2) Building Machine Learning Systems with Python - Willi Richert, Luis Pedro Coelho

This book goes into significant detail on how to use scikit-learn for regression and classification tasks. In addition to extensive coverage on scikit-learn it actually considers other libraries such as gensim (for topic modelling). The book spends a reasonable amount of time looking at text-based classification and sentiment analysis, which is becoming a hot topic in quantitative trading, as individuals and funds attempt to form strategies that can trade based on social media sentiment.

The book also considers regression in a recommendation scenario, which while interesting in its own right, is probably more applicable to data scientists and consumer analytics engineers.

3) Learning scikit-learn: Machine Learning in Python - Raúl Garreta, Guillermo Moncecchi

This is a quite a short book compared to some of the others. I would recommend this one to individuals who are comfortable coding in Python and have had some basic exposure to NumPy and Pandas, but want to get into machine learning quickly. It covers somewhat more than the scikit-learn documentation, but doesn't really differentiate between the mathematical components of each algorithm and is thus a bit more like a basic machine learning recipe book! However, this can be appealing to those who just want to "dive in".

4) Machine Learning in Action - Peter Harrington

This book is split into three main areas - supervised classification, supervised regression and unsupervised methods (such as dimensionality reduction). It goes into a lot of detail about these topics, with comparisons across many different algorithms. The book is somewhat more mathematically oriented than the previous books discussed above so this may appeal to Python programmers who have an applied mathematics background.
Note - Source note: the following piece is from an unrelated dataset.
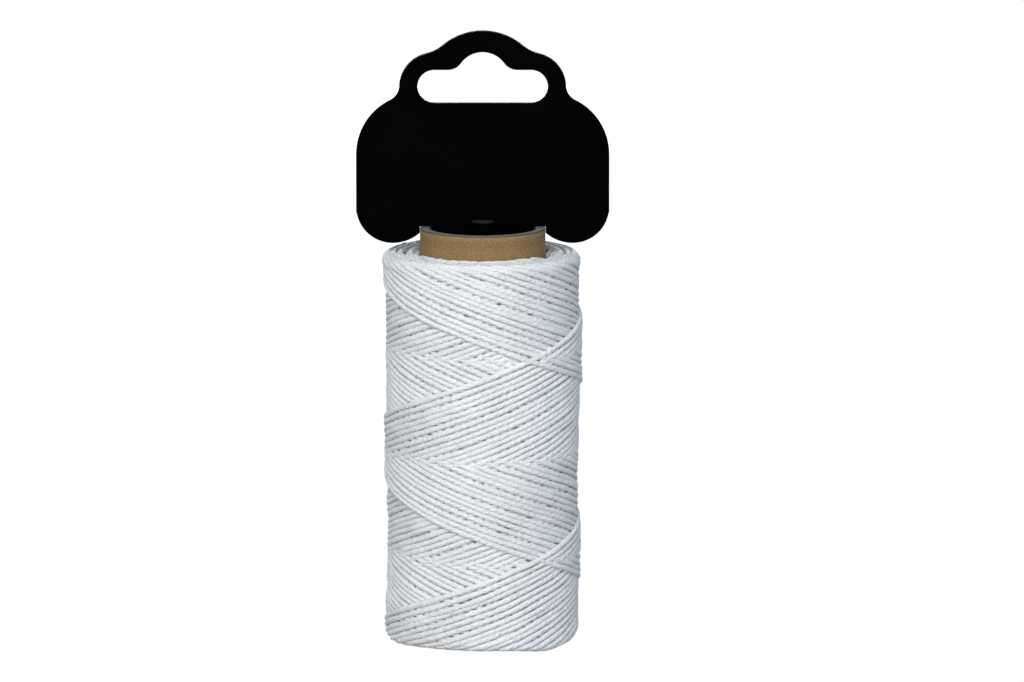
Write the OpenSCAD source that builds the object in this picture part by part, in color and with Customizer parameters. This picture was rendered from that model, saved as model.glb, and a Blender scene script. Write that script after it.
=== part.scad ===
// Spool of waxed thread on a spiral-wound cardboard tube, with a plastic
// hanging tag that swivels on a plug in the tube's mouth.
// +Z runs up the tube, the tag lies in the XZ plane, and z = 0 is the tube's
// lower rim.

/* [Cardboard tube] */
// Length of the tube
tube_len = 103.2; // [70:0.2:200]
// Radius of the tube's bore
bore_r = 13; // [11:0.5:20]
// Thickness of the paper lining in the bore
liner_t = 0.35; // [0.25:0.05:0.8]
// Thickness of each of the three grey board plies
board_t = 0.55; // [0.3:0.05:0.9]
// Thickness of the brown paper wrap on the outside
wrap_t = 0.35; // [0.2:0.05:0.8]
// How far the plug has pressed the lining back at the mouth
mouth_press = 0.2; // [0.16:0.01:0.22]

/* [Thread] */
// Thickness of the thread
thread_d = 1.5; // [1:0.1:1.8]
// Outer radius of the wound thread
package_r = 24; // [23.5:0.1:34]
// Bare tube above the thread
bare_top = 5.4; // [5:0.1:14]
// Bare tube below the thread
bare_bottom = 1.5; // [0.8:0.1:8]
// Down-and-up strokes of the thread guide in the outer layer
double_strokes = 6; // [3:1:6]
// Distance of the turning points from the ends of the package
turn_inset = 3; // [2:0.1:8]
// Rounding of the two ends of the inner layers
core_round = 2; // [0.5:0.1:3]

/* [Hanging tag] */
// Thickness of the tag
tag_t = 1.8; // [1.2:0.1:2.6]
// Width of the tag
tag_w = 62.2; // [60:0.2:90]
// Height of the tag's shoulders above the tube's rim
shoulder_h = 33.1; // [30:0.1:60]
// Rounding of the shoulders
shoulder_r = 15; // [8:0.5:15]
// How far the two lower lobes hang below the rim
lobe_drop = 3.8; // [3:0.1:4.9]
// Outer rounding of a lobe
lobe_outer_r = 9; // [6:0.5:10]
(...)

The book also considers the emerging field of "big data" by introducing Hadoop, MapReduce and Amazon Web Services (AWS). This may be appropriate to some quant finance firms that also utilise consumer or internet-based data in order to carry out their trading algorithms.

5) Machine Learning: An Algorithmic Perspective - Stephen Marsland

This book is on the more mathematically oriented end of the Python machine learning spectrum. It covers topics not discussed by the previous books such as Neural Networks, Hidden Markov Models and Markov Chain Monte Carlo. Despite the mathematical approach there is still plenty of Python code and thus the book can read "at the computer".

While the book covers a lot of ground mathematically, it is likely you will need to complement it with a book on statistical methods such as Elements of Statistical Learning. You will also need to have a basic understanding of Bayesian statistics, since a lot of the methods in this book touch on this area.